PROVIDED DATA =>

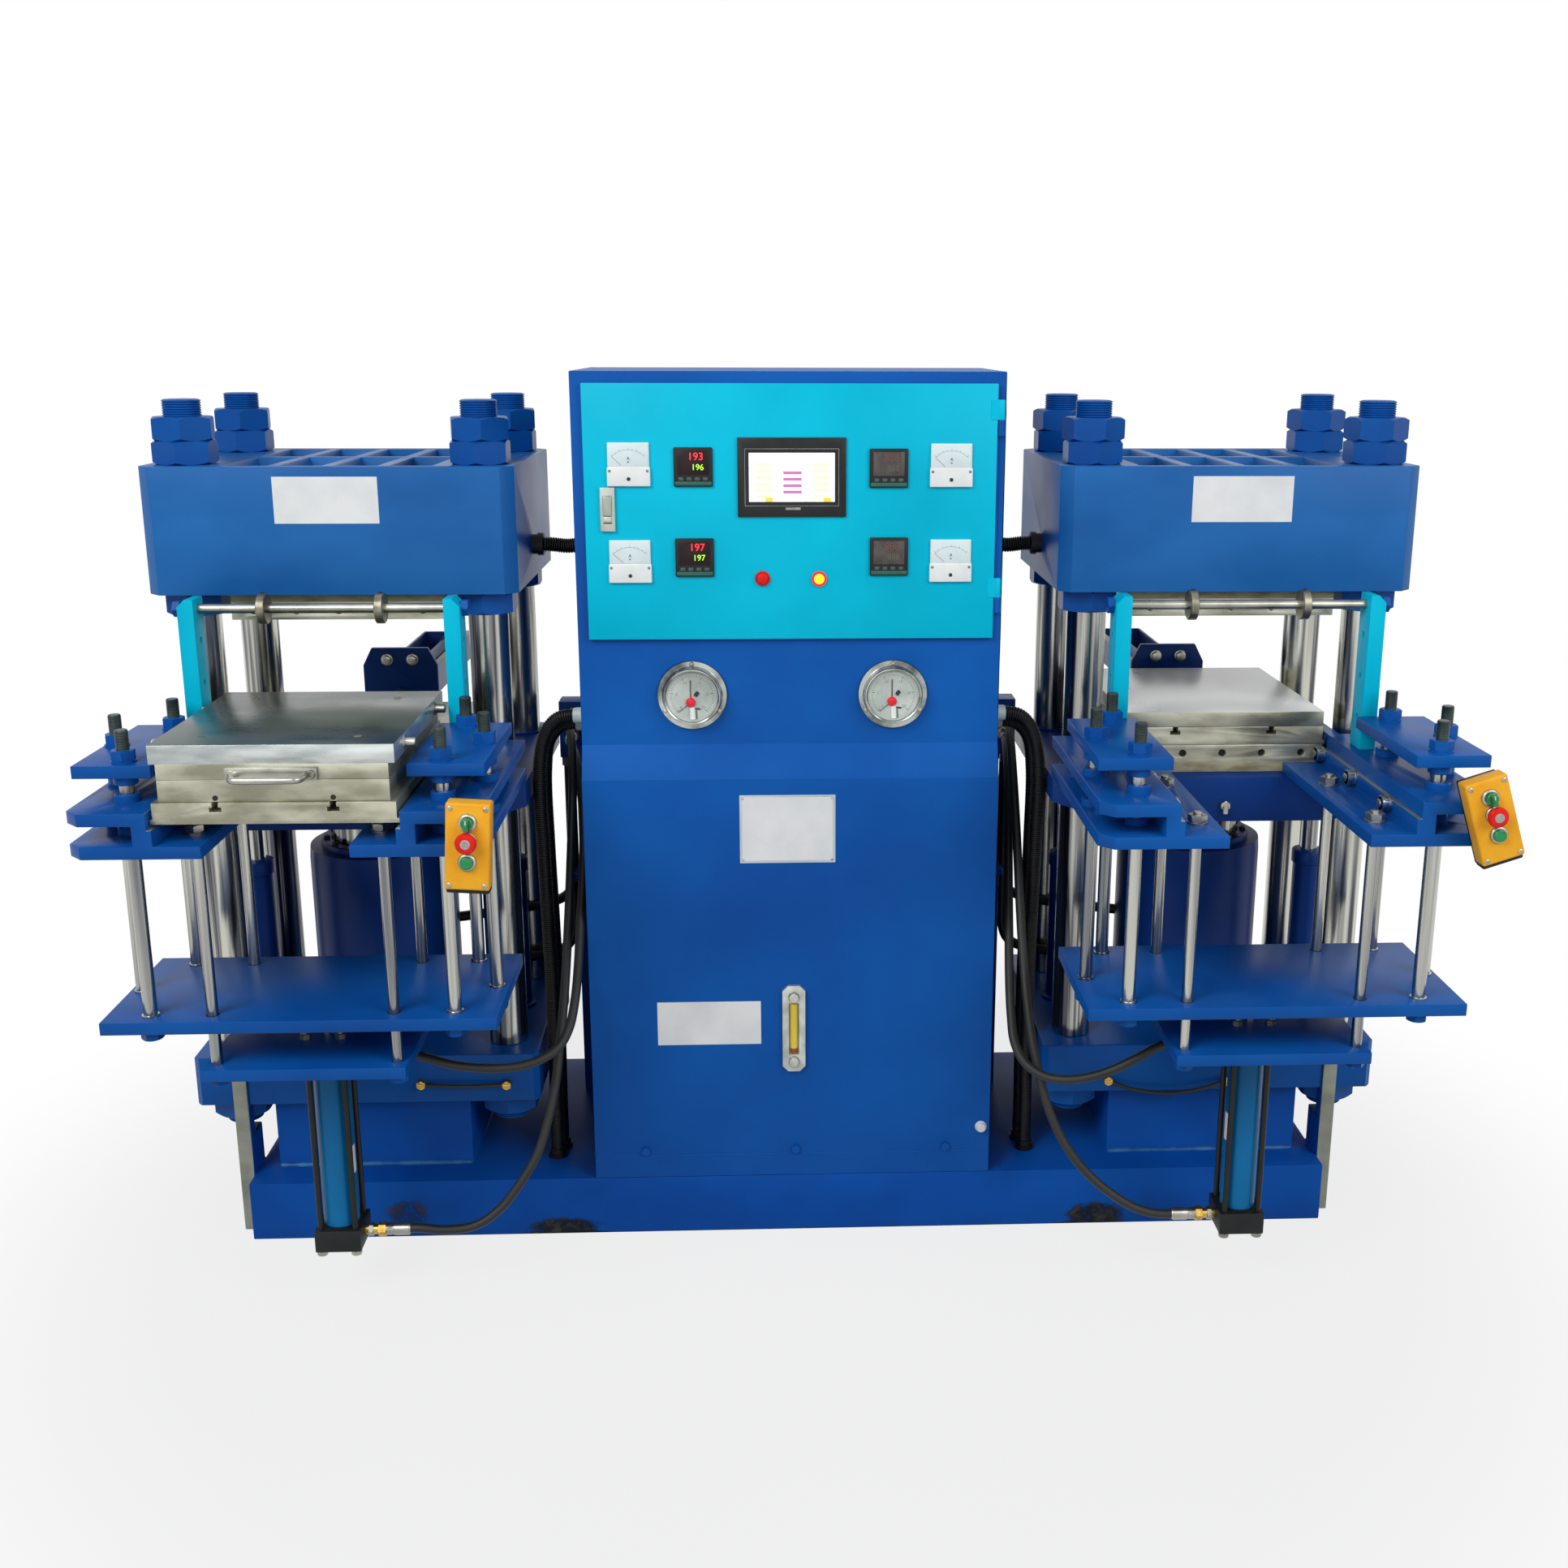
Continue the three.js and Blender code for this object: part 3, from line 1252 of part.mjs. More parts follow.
// Door with its instruments, which hang on it and swing with it
function cabinetDoor() {
  const front = -seatGap - doorThickness;
  const back = -seatGap;
  const sheet = block(doorLeft, doorRight, front, back, doorBottom, doorTop);
  const meters = ammeterShares.map(onDoor).map(([x, z]) => instrument(x, z, ammeterSize, ammeterSize,
    ammeterProud, ammeterBodySize, ammeterBodySize, ammeterBodyDepth, front));
  const controllers = controllerShares.map(onDoor).map(([x, z]) => instrument(x, z, controllerSize,
    controllerSize, controllerProud, controllerBodySize, controllerBodySize, controllerBodyDepth, front));
  const [lampX, lampZ] = onDoor(lampShares);
  const [lockX, lockZ] = onDoor(lockShares);
  const lamp = lengthwise(lampDiameter, lampX, lampZ, front - lampProud, front + weldDepth);
  const [buttonX, buttonZ] = onDoor(heatingButtonShares);
  const bezel = lengthwise(heatingBezelDiameter, buttonX, buttonZ, front - heatingBezelProud,
    front + weldDepth);
  const holes = [
    lengthwise(heatingCapDiameter, buttonX, buttonZ, front - heatingBezelProud - cutOverrun,
      back - doorThickness / 2, slideGap),
    lengthwise(heatingStemDiameter, buttonX, buttonZ, front, back + cutOverrun, slideGap),
    lengthwise(lockStemDiameter, lockX, lockZ, front - cutOverrun, back + cutOverrun, turnGap),
  ];
  const hinges = hingeShares.map((share) => doorHinge(upDoor(share), front));
  return without(joined([sheet, ...meters, ...controllers, touchScreen(front), lamp, bezel, ...hinges]),
    holes);
}

function instrument(x, z, width, height, proud, bodyWidth, bodyHeight, bodyDepth, front) {
  const bezel = block(x - width / 2, x + width / 2, front - proud, front + weldDepth, z - height / 2,
    z + height / 2);
  const body = block(x - bodyWidth / 2, x + bodyWidth / 2, -weldDepth, bodyDepth,
    z - bodyHeight / 2, z + bodyHeight / 2);
  return joined([bezel, body]);
}

function touchScreen(front) {
  const [x, z] = onDoor(screenShares);
  const bezel = instrument(x, z, screenWidth, screenHeight, screenProud, screenWidth - 2 * screenBodyInset,
    screenHeight - 2 * screenBodyInset, screenBodyDepth, front);
  const glass = block(x - screenGlassWidth / 2, x + screenGlassWidth / 2, front - screenProud - cutOverrun,
    front - screenProud + screenRecess, z - screenGlassHeight / 2, z + screenGlassHeight / 2);
  return bezel.subtract(glass);
}

function doorHinge(z, front) {
  const bottom = z + seatGap;
  const top = z + hingeLength + hingePinDiameter;
  const knuckle = upright(hingeDiameter, hingeX, -hingeSetback, bottom, top);
  const leaf = block(doorRight - hingeDiameter, hingeX, front - weldDepth, front + weldDepth, bottom, top);
  const bore = upright(hingePinDiameter, hingeX, -hingeSetback, bottom - cutOverrun,
    z + hingeLength + seatGap, turnGap);
  return joined([knuckle, leaf]).subtract(bore);
}

function heatingButton() {
  const [x, z] = onDoor(heatingButtonShares);
  const front = -seatGap - doorThickness;
  const cap = lengthwise(heatingCapDiameter, x, z, front - heatingCapProud, front);
  const stem = lengthwise(heatingStemDiameter, x, z, front - weldDepth, front + heatingStemLength);
  return cap.add(stem);
}

function doorLock() {
  const [x, z] = onDoor(lockShares);
  const front = -seatGap - doorThickness - seatGap;
  const outline = cornerCutOutline(x - lockWidth / 2, x + lockWidth / 2, z - lockHeight / 2,
    z + lockHeight / 2, lockCorner);
  const handle = extrudedAlongY(outline, front - lockProud, front);
  const camFront = lockCamSetback;
  const stem = lengthwise(lockStemDiameter, x, z, front - weldDepth, camFront + weldDepth);
  const cam = block(x - lockCamWidth / 2, x + lockCamWidth / 2, camFront, camFront + lockCamThickness,
    z - lockCamWidth / 2, z + lockCamLength);
  return joined([handle, stem, cam]);
}

function gaugeX(share) {
  return share * cabinetHalfWidth;
}

// Pressure gauge: flange and bezel outside, case and stem through the cabinet wall
function pressureGauge(x, z) {
  const flangeBack = -seatGap;
  const flangeFront = flangeBack - gaugeFlangeThickness;
  const bezelFront = flangeFront - gaugeBezelProud;
  const flange = lengthwise(gaugeFlangeDiameter, x, z, flangeFront, flangeBack);
  const bezel = lengthwise(gaugeBezelDiameter, x, z, bezelFront, flangeFront + weldDepth);
  const face = lengthwise(gaugeBezelDiameter, x, z, bezelFront - cutOverrun, bezelFront + gaugeFaceDepth,
    -gaugeBezelWall);
  const body = lengthwise(gaugeBodyDiameter, x, z, flangeBack - weldDepth, gaugeBodyDepth);
  const stem = lengthwise(gaugePortDiameter, x, z, gaugeBodyDepth - weldDepth,
    gaugeBodyDepth + gaugePortLength);
  return joined([flange, bezel, body, stem]).subtract(face);
}

function oilLevelGauge() {
  const back = -tankFaceProud - seatGap;
  const front = back - levelGaugeDepth;
  const half = levelGaugeWidth / 2;
  const top = levelGaugeBottom + levelGaugeHeight;
  const outline = cornerCutOutline(levelGaugeCentreX - half, levelGaugeCentreX + half, levelGaugeBottom, top,
    levelGaugeWidth / 4);
  const body = extrudedAlongY(outline, front, back);
  const middle = (levelGaugeBottom + top) / 2;
  const window = block(levelGaugeCentreX - levelWindowWidth / 2, levelGaugeCentreX + levelWindowWidth / 2,
    front - cutOverrun, front + levelGaugeDepth / 2, middle - levelWindowHeight / 2,
    middle + levelWindowHeight / 2);
  const bolts = [levelGaugeBottom + half, top - half].map((z) => lengthwise(levelBoltDiameter,
    levelGaugeCentreX, z, front - levelBoltHeight, front + weldDepth));
  return joined([body.subtract(window), ...bolts]);
}

// Hydraulic unit: tank on the skid, motor and pump on its lid, valve stack, and a port block at each side
function hydraulicUnit() {
  const bottom = baseHeight + seatGap;
  const front = cabinetDepth + tankGap;
  const back = front + tankDepth;
  const lidTop = bottom + tankHeight;
  const tank = block(-tankHalfWidth, tankHalfWidth, front, back, bottom,
    lidTop - tankLidThickness + weldDepth);
  const reach = tankHalfWidth + tankLidOverhang;
  const lid = block(-reach, reach, front - tankLidOverhang, back + tankLidOverhang,
    lidTop - tankLidThickness, lidTop);
  const motorHeight = lidTop + motorFootHeight + motorDiameter / 2;
  const motorY = back - motorDiameter;
  return joined([tank, lid, ...motorAndPump(motorY, motorHeight, lidTop), ...valveStack(front, lidTop),
    ...bothSides(portBlock(lidTop))]);
}

function motorAndPump(y, z, floor) {
  const left = -motorLength / 2 - bellLength / 2;
  const right = left + motorLength;
  const finned = [];
  for (let i = 0; i < 2 * motorFins; i++) {
    const angle = (i * Math.PI) / motorFins;
    const radius = motorDiameter / 2 - (i % 2) * motorFinHeight;
    finned.push([y + radius * Math.cos(angle), z + radius * Math.sin(angle)]);
  }
  const barrel = extrudedAlongX(finned, left, right);
  const middle = (left + right) / 2;
  const foot = block(middle - motorFootLength / 2, middle + motorFootLength / 2, y - motorFootWidth / 2,
    y + motorFootWidth / 2, floor - weldDepth, z - motorDiameter / 2 + motorFootHeight);
  const box = block(middle - motorBoxSize / 2, middle + motorBoxSize / 2, y - motorBoxSize / 2,
    y + motorBoxSize / 2, z + motorDiameter / 2 - 2 * motorFinHeight, z + motorDiameter / 2 + motorBoxRise);
  const bell = crosswise(bellDiameter, y, z, right - weldDepth, right + bellLength);
  const pump = crosswise(pumpDiameter, y, z, right + bellLength - weldDepth, right + bellLength + pumpLength);
  return [barrel, foot, box, bell, pump];
}

function valveStack(front, floor) {
  const y0 = front + tankLidOverhang;
  const y1 = y0 + valveBlockDepth;
  const top = floor + valveBlockHeight;
  const manifold = block(-valveBlockWidth / 2, valveBlockWidth / 2, y0, y1, floor - weldDepth, top);
  const pitch = valveBlockWidth / valveCount;
  const valves = [];
  for (let i = 0; i < valveCount; i++) {
    const x = (i + 1 / 2 - valveCount / 2) * pitch;
    valves.push(block(x - valveSize / 2, x + valveSize / 2, (y0 + y1) / 2 - valveLength / 2,
      (y0 + y1) / 2 + valveLength / 2, top - weldDepth, top + valveSize));
  }
  return [manifold, ...valves];
}

function portBlock(floor) {
  const x0 = portBlockInner;
  const x1 = portBlockInner + portBlockWidth;
  const back = portBlockFront + portBlockDepth;
  const body = block(x0, x1, portBlockFront, back, portBlockBottom, portBlockBottom + portBlockHeight);
  const post = block(x0, x0 + portPostWidth, portBlockFront + portBlockDepth / 4, back - portBlockDepth / 4,
    floor - weldDepth, portBlockBottom + weldDepth);
  const ports = [upperHosePort, lowerHosePort].map((z) => lengthwise(crimpDiameter, hosePortX, z,
    portBlockFront - hosePortReach, portBlockFront + weldDepth));
  return joined([body, post, ...ports]);
}

function hose(route) {
  const curve = new THREE.CatmullRomCurve3(route.map(([x, y, z]) => new THREE.Vector3(x, y, z)));
  return tubeAlong(curve, hoseDiameter, hoseSides, hoseSteps);
}

// Assembly of one press about its own middle line; inner is the side that faces the cabinet
function press(side) {
  const group = new THREE.Group();
  const inner = side === "left" ? 1 : -1;
  group.position.x = -inner * pressOffset;
  const add = (name, solid, paint) => group.add(meshOf(`${side}_${name}`, solid, paint));
  add("upper_beam", upperBeam(inner), paints.blue);
  const corners = ["left_front", "left_rear", "right_front", "right_rear"];
  columnPlaces().forEach(([x, y], i) => add(`column_${corners[i]}`, column(x, y), paints.chrome));
  add("upper_hot_plate", hotPlate(upperBeamBottom - seatGap - upperInsulation - heaterThickness,
    upperInsulation, true), paints.steel);
  add("lower_beam", lowerBeam(), paints.blue);
  add("main_cylinder", mainCylinder(), paints.darkBlue);
  add("moving_platen", movingPlaten(), paints.darkBlue);
  add("lower_hot_plate", hotPlate(platenTop + seatGap, lowerInsulation, false), paints.steel);
  add("rail_right", rail(), paints.blue);
  add("rail_left", mirrored(rail()), paints.blue);
  add("crossbar", crossbar(), paints.cyan);
  add("ejector_frame", ejectorFrame(), paints.blue);
  add("ejector_hanger", ejectorHanger(), paints.blue);
  add("ejector_cylinder", ejectorCylinder(inner), paints.tubeBlue);
  add("slide_cylinder", slideCylinder(), paints.darkBlue);
  group.add(slidingGroup(side), stationGroup(side));
  return group;
}

// Carriage and what lies on it: out at the front on the left press, in between the plates on the right one
function slidingGroup(side) {
  const group = new THREE.Group();
  group.position.y = side === "left" ? -slideTravel : 0;
  group.add(meshOf(`${side}_carriage`, carriage(), paints.steel));
  if (side === "left") {
    group.add(meshOf("left_mould_base", mouldBase(), paints.steel));
    group.add(meshOf("left_mould_top", mouldTop(), paints.steel));
  } else {
    group.add(meshOf("right_plain_plate", plainPlate(), paints.steel));
  }
  return group;
}

function stationGroup(side) {
  const group = new THREE.Group();
  group.position.set(railFlangeOuter - stationInset[side], 0, railTop - stationDrop[side]);
  group.rotation.y = THREE.MathUtils.degToRad(stationRoll[side]);
  group.add(meshOf(`${side}_control_station`, controlStation(), paints.yellow));
  group.add(meshOf(`${side}_stop_button`, stopButton(), paints.red));
  group.add(meshOf(`${side}_start_button`, startButton(), paints.green));
  group.add(meshOf(`${side}_selector`, selector(), paints.green));
  return group;
}

const machine = new THREE.Group();
machine.add(meshOf("base_frame", baseFrame(), paints.blue));
machine.add(press("left"), press("right"));
machine.add(meshOf("cabinet_body", cabinetBody(), paints.blue));
machine.add(meshOf("cabinet_door", cabinetDoor(), paints.cyan));
machine.add(meshOf("door_lock", doorLock(), paints.black));
machine.add(meshOf("heating_button", heatingButton(), paints.red));
for (const [side, share] of Object.entries(gaugeShares)) {
  machine.add(meshOf(`pressure_gauge_${side}`, pressureGauge(gaugeX(share), gaugeHeight), paints.steel));
}
machine.add(meshOf("oil_level_gauge", oilLevelGauge(), paints.chrome));
machine.add(meshOf("hydraulic_unit", hydraulicUnit(), paints.darkBlue));
for (const [name, route] of Object.entries(hoseRoutes)) {
  machine.add(meshOf(`${name}_hose`, hose(route), paints.black));
}

export default machine;
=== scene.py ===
"""A vulcanizing press: two column presses beside one control cabinet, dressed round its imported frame."""
import math

import bpy
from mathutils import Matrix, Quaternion, Vector


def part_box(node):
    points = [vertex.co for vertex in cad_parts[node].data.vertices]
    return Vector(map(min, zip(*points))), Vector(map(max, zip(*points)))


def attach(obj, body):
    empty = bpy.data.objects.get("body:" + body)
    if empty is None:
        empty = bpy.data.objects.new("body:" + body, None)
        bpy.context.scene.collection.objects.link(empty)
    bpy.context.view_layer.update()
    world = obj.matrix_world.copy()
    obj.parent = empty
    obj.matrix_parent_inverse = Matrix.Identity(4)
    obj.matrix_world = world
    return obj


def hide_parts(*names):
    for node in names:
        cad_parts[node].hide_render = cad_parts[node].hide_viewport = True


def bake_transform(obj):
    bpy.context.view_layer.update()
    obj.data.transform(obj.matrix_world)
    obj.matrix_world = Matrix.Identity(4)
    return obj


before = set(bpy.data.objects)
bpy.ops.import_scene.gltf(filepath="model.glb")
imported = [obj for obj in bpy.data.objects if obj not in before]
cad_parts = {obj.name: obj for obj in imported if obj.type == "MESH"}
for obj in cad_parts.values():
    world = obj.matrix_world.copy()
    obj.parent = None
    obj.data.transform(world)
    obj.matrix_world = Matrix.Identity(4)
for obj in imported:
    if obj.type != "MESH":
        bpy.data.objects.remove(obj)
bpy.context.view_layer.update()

# Camera. One lens at eye height, a little left of the middle line, looking slightly down and to the right.
# Its place and turn fit the straight edges of the machine in the photograph.
eye = (-0.0378, -3.1346, 1.7992)
yaw, pitch, roll = 0.0435, 0.2466, 0.0029
bpy.ops.object.camera_add(location=eye)
camera = bpy.context.active_object
camera.name = "camera"
camera.data.lens = 38.09
camera.data.sensor_width = 36
camera.data.shift_x = -0.0367
camera.data.shift_y = -0.0186
camera.data.clip_end = 60
looking = Vector((math.sin(yaw) * math.cos(pitch), math.cos(yaw) * math.cos(pitch), -math.sin(pitch)))
camera.rotation_mode = "QUATERNION"
camera.rotation_quaternion = looking.to_track_quat("-Z", "Y") @ Quaternion((0, 0, 1), roll)
bpy.context.scene.camera = camera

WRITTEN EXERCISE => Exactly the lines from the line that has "const machine = new THREE.Group();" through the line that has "for node in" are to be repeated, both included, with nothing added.

WRITTEN SOLUTION =>
const machine = new THREE.Group();
machine.add(meshOf("base_frame", baseFrame(), paints.blue));
machine.add(press("left"), press("right"));
machine.add(meshOf("cabinet_body", cabinetBody(), paints.blue));
machine.add(meshOf("cabinet_door", cabinetDoor(), paints.cyan));
machine.add(meshOf("door_lock", doorLock(), paints.black));
machine.add(meshOf("heating_button", heatingButton(), paints.red));
for (const [side, share] of Object.entries(gaugeShares)) {
  machine.add(meshOf(`pressure_gauge_${side}`, pressureGauge(gaugeX(share), gaugeHeight), paints.steel));
}
machine.add(meshOf("oil_level_gauge", oilLevelGauge(), paints.chrome));
machine.add(meshOf("hydraulic_unit", hydraulicUnit(), paints.darkBlue));
for (const [name, route] of Object.entries(hoseRoutes)) {
  machine.add(meshOf(`${name}_hose`, hose(route), paints.black));
}

export default machine;
=== scene.py ===
"""A vulcanizing press: two column presses beside one control cabinet, dressed round its imported frame."""
import math

import bpy
from mathutils import Matrix, Quaternion, Vector


def part_box(node):
    points = [vertex.co for vertex in cad_parts[node].data.vertices]
    return Vector(map(min, zip(*points))), Vector(map(max, zip(*points)))


def attach(obj, body):
    empty = bpy.data.objects.get("body:" + body)
    if empty is None:
        empty = bpy.data.objects.new("body:" + body, None)
        bpy.context.scene.collection.objects.link(empty)
    bpy.context.view_layer.update()
    world = obj.matrix_world.copy()
    obj.parent = empty
    obj.matrix_parent_inverse = Matrix.Identity(4)
    obj.matrix_world = world
    return obj


def hide_parts(*names):
    for node in names:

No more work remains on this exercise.